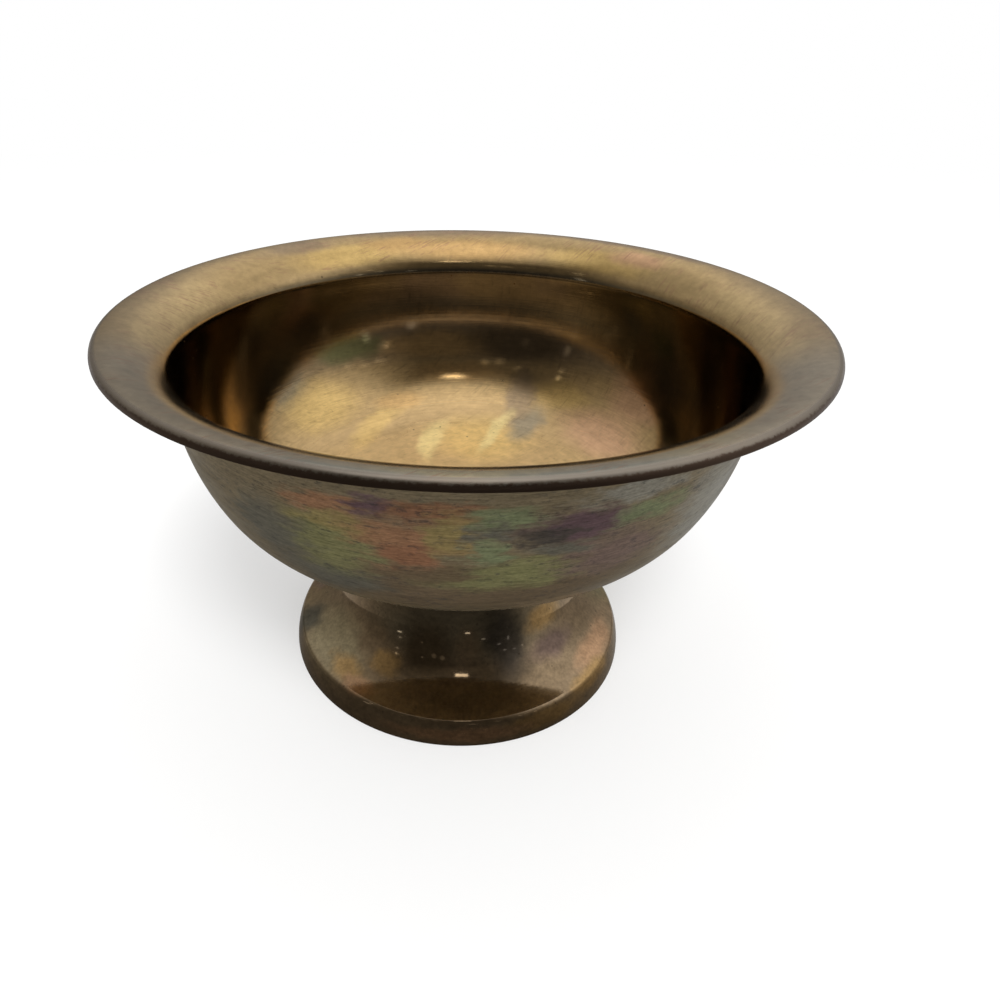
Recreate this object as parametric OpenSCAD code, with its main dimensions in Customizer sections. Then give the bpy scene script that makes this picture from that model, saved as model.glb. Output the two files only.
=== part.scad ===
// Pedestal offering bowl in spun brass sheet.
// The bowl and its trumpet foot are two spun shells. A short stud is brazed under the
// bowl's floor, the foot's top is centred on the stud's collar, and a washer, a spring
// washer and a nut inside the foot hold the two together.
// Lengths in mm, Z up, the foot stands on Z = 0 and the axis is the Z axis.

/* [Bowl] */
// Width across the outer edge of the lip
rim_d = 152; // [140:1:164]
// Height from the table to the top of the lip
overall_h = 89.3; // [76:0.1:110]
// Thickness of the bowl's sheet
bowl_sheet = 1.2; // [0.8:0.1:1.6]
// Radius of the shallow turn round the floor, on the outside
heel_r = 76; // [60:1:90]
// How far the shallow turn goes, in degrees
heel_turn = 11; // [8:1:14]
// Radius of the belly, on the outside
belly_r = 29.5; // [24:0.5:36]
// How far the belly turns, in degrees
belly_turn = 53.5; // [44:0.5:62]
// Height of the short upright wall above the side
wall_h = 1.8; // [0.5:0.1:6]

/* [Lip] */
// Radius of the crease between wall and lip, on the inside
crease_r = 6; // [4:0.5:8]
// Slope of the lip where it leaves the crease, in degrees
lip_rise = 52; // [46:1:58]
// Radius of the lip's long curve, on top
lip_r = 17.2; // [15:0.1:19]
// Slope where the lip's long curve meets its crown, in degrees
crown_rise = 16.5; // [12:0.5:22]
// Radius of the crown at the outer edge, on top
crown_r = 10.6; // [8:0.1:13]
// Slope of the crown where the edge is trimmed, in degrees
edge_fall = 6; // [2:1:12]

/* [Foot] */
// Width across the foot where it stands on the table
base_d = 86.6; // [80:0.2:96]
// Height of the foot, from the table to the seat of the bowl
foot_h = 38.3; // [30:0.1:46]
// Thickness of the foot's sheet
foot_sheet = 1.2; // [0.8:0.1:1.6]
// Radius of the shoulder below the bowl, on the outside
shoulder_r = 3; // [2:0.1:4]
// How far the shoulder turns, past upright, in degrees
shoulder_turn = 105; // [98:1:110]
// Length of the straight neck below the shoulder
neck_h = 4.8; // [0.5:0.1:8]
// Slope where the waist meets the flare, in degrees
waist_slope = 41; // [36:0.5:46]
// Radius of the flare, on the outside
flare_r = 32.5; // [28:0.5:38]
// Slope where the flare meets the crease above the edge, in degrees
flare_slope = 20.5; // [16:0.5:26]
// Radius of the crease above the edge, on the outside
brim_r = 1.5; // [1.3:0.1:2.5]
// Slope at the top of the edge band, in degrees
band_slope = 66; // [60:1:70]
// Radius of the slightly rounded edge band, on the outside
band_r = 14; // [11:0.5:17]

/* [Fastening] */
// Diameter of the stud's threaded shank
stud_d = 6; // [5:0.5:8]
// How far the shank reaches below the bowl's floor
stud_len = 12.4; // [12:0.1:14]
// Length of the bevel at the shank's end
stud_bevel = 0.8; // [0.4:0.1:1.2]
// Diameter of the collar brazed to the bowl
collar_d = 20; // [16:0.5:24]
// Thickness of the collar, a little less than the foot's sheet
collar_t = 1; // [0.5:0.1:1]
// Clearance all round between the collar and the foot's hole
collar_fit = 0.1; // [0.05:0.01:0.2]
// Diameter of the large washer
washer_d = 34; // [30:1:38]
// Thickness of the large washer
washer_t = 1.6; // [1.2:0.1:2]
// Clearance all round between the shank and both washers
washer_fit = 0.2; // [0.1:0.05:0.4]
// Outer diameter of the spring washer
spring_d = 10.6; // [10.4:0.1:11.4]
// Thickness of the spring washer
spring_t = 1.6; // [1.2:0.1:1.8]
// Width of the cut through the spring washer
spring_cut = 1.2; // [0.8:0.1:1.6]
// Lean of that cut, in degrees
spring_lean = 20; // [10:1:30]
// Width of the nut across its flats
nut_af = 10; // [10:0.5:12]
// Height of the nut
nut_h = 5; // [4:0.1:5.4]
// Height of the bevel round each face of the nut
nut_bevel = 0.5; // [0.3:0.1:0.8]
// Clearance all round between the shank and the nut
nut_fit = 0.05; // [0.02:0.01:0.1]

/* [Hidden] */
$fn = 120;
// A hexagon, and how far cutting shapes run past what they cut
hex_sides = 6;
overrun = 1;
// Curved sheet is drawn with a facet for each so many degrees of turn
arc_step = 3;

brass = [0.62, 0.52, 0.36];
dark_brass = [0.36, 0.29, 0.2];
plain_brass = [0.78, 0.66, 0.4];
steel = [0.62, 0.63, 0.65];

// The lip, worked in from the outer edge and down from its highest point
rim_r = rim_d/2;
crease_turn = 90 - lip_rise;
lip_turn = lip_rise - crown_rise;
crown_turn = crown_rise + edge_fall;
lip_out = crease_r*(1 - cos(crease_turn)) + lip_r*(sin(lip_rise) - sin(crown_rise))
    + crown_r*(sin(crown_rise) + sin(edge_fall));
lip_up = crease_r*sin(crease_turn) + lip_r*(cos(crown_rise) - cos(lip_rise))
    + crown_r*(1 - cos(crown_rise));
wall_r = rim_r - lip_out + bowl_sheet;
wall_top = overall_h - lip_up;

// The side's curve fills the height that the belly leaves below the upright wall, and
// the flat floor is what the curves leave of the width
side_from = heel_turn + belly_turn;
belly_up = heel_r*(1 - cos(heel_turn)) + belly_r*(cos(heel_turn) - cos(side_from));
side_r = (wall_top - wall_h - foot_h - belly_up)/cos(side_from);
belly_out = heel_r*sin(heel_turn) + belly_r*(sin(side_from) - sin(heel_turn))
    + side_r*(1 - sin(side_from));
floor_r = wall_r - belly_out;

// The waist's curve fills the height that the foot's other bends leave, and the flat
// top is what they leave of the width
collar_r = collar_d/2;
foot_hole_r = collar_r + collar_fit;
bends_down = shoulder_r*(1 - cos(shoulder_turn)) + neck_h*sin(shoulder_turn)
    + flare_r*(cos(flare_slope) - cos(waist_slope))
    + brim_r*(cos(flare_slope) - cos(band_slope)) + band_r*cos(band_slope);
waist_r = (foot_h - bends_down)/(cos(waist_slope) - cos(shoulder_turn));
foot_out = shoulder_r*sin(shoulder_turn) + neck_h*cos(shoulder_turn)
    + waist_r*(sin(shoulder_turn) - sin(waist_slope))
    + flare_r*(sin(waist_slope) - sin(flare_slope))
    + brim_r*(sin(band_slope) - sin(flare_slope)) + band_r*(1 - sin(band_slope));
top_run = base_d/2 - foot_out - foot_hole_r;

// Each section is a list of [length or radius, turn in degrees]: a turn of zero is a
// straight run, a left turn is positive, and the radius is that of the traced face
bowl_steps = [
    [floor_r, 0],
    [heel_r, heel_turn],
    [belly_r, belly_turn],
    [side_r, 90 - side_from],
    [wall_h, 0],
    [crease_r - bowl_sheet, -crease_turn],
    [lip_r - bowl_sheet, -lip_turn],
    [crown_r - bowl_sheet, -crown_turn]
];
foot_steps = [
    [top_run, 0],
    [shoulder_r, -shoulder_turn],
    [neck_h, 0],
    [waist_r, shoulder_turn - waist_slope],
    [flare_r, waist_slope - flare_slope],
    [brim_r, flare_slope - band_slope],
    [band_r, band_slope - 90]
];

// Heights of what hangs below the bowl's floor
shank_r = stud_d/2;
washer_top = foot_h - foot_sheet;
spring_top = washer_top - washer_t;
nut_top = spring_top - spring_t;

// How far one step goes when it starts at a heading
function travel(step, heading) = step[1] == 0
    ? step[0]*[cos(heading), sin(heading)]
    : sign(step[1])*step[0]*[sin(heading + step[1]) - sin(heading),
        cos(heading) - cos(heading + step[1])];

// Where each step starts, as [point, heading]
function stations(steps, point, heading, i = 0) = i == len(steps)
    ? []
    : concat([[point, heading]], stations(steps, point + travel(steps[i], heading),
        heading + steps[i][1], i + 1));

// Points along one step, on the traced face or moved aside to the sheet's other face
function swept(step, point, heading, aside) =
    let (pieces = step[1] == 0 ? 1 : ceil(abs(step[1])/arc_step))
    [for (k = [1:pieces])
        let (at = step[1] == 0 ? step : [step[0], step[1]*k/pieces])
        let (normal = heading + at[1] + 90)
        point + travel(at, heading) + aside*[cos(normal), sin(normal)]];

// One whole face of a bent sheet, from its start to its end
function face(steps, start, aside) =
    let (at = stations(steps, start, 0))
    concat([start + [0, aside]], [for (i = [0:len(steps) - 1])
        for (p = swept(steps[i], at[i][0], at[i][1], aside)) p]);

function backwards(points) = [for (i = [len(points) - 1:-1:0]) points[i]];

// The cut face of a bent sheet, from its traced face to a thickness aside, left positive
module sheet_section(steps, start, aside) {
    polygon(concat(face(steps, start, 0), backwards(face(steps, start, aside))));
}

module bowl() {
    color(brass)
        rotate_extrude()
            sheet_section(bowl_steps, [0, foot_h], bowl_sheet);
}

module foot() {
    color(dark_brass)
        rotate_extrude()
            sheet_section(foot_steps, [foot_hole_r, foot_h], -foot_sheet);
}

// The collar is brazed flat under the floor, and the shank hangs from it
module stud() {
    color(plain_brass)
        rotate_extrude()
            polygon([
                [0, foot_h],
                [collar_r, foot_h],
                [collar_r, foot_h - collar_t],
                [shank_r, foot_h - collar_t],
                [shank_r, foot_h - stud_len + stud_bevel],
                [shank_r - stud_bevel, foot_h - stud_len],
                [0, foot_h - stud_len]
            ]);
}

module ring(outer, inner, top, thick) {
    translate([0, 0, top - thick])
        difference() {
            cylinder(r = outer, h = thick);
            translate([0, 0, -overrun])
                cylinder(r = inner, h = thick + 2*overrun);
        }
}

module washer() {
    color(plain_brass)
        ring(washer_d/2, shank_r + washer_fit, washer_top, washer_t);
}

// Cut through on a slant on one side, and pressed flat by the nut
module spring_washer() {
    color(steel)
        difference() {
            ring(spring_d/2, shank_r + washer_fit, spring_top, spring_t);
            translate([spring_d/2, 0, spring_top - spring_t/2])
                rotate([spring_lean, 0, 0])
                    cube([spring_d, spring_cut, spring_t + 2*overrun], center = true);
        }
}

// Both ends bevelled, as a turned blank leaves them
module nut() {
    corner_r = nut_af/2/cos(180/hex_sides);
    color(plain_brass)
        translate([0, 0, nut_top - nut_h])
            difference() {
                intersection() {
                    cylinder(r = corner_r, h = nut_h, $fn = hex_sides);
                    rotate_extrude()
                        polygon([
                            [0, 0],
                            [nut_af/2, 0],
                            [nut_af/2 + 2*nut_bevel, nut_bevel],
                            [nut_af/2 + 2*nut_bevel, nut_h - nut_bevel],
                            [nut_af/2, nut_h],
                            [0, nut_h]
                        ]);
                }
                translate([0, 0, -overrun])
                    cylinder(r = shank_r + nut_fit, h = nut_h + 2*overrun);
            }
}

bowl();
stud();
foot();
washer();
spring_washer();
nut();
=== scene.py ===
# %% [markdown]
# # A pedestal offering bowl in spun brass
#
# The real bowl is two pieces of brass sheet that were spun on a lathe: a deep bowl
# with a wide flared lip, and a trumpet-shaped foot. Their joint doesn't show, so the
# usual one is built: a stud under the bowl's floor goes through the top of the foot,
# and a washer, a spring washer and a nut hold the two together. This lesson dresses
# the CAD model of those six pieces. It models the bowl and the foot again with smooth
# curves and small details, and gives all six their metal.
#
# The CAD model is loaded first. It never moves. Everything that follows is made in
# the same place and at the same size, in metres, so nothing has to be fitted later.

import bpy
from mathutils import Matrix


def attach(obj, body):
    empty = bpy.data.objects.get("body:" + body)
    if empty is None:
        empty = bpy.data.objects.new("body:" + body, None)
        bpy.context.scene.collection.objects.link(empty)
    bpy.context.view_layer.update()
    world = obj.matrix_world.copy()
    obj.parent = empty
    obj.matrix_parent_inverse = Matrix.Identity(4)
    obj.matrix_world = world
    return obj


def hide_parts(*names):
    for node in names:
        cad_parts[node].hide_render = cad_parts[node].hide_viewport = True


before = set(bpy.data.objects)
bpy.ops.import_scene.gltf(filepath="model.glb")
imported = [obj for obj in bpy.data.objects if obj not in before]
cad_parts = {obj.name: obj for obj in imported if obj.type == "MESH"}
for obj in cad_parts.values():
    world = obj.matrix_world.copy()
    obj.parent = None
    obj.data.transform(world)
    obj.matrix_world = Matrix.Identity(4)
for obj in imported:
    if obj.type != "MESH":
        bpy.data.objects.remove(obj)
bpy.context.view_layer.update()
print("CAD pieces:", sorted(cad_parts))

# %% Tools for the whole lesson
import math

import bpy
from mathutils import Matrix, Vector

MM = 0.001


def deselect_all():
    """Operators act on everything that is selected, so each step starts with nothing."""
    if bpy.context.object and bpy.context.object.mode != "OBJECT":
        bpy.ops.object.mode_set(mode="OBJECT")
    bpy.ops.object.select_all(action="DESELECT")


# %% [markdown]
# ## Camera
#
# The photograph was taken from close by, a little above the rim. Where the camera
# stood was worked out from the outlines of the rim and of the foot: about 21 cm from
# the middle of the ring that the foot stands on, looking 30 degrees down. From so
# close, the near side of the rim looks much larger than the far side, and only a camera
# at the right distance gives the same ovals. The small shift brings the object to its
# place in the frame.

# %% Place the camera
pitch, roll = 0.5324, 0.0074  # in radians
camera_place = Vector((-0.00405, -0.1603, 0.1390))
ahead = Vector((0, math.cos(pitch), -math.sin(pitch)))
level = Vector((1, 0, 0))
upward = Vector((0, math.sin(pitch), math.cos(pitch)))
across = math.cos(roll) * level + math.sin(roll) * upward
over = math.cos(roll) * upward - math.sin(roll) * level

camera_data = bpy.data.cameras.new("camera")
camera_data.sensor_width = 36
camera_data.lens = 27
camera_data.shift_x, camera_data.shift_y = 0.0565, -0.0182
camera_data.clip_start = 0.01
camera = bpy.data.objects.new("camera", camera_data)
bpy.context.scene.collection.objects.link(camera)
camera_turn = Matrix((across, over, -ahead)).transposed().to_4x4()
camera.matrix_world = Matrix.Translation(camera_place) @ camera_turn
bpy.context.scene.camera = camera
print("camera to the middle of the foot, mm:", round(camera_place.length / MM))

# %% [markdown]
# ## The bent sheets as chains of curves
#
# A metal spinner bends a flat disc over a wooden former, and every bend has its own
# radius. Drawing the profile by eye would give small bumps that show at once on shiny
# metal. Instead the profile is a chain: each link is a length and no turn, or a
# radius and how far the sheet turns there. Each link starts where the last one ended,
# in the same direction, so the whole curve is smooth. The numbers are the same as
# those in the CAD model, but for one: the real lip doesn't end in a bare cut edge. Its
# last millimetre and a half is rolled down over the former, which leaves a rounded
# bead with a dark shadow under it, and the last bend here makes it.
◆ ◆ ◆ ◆
▶ Problem to work on
The line with "blank leaves them" marks the start and the line with "imported = [obj" marks the end; transcribe every line in that stretch, unchanged.

▶ Full response
// Both ends bevelled, as a turned blank leaves them
module nut() {
    corner_r = nut_af/2/cos(180/hex_sides);
    color(plain_brass)
        translate([0, 0, nut_top - nut_h])
            difference() {
                intersection() {
                    cylinder(r = corner_r, h = nut_h, $fn = hex_sides);
                    rotate_extrude()
                        polygon([
                            [0, 0],
                            [nut_af/2, 0],
                            [nut_af/2 + 2*nut_bevel, nut_bevel],
                            [nut_af/2 + 2*nut_bevel, nut_h - nut_bevel],
                            [nut_af/2, nut_h],
                            [0, nut_h]
                        ]);
                }
                translate([0, 0, -overrun])
                    cylinder(r = shank_r + nut_fit, h = nut_h + 2*overrun);
            }
}

bowl();
stud();
foot();
washer();
spring_washer();
nut();
=== scene.py ===
# %% [markdown]
# # A pedestal offering bowl in spun brass
#
# The real bowl is two pieces of brass sheet that were spun on a lathe: a deep bowl
# with a wide flared lip, and a trumpet-shaped foot. Their joint doesn't show, so the
# usual one is built: a stud under the bowl's floor goes through the top of the foot,
# and a washer, a spring washer and a nut hold the two together. This lesson dresses
# the CAD model of those six pieces. It models the bowl and the foot again with smooth
# curves and small details, and gives all six their metal.
#
# The CAD model is loaded first. It never moves. Everything that follows is made in
# the same place and at the same size, in metres, so nothing has to be fitted later.

import bpy
from mathutils import Matrix


def attach(obj, body):
    empty = bpy.data.objects.get("body:" + body)
    if empty is None:
        empty = bpy.data.objects.new("body:" + body, None)
        bpy.context.scene.collection.objects.link(empty)
    bpy.context.view_layer.update()
    world = obj.matrix_world.copy()
    obj.parent = empty
    obj.matrix_parent_inverse = Matrix.Identity(4)
    obj.matrix_world = world
    return obj


def hide_parts(*names):
    for node in names:
        cad_parts[node].hide_render = cad_parts[node].hide_viewport = True


before = set(bpy.data.objects)
bpy.ops.import_scene.gltf(filepath="model.glb")
imported = [obj for obj in bpy.data.objects if obj not in before]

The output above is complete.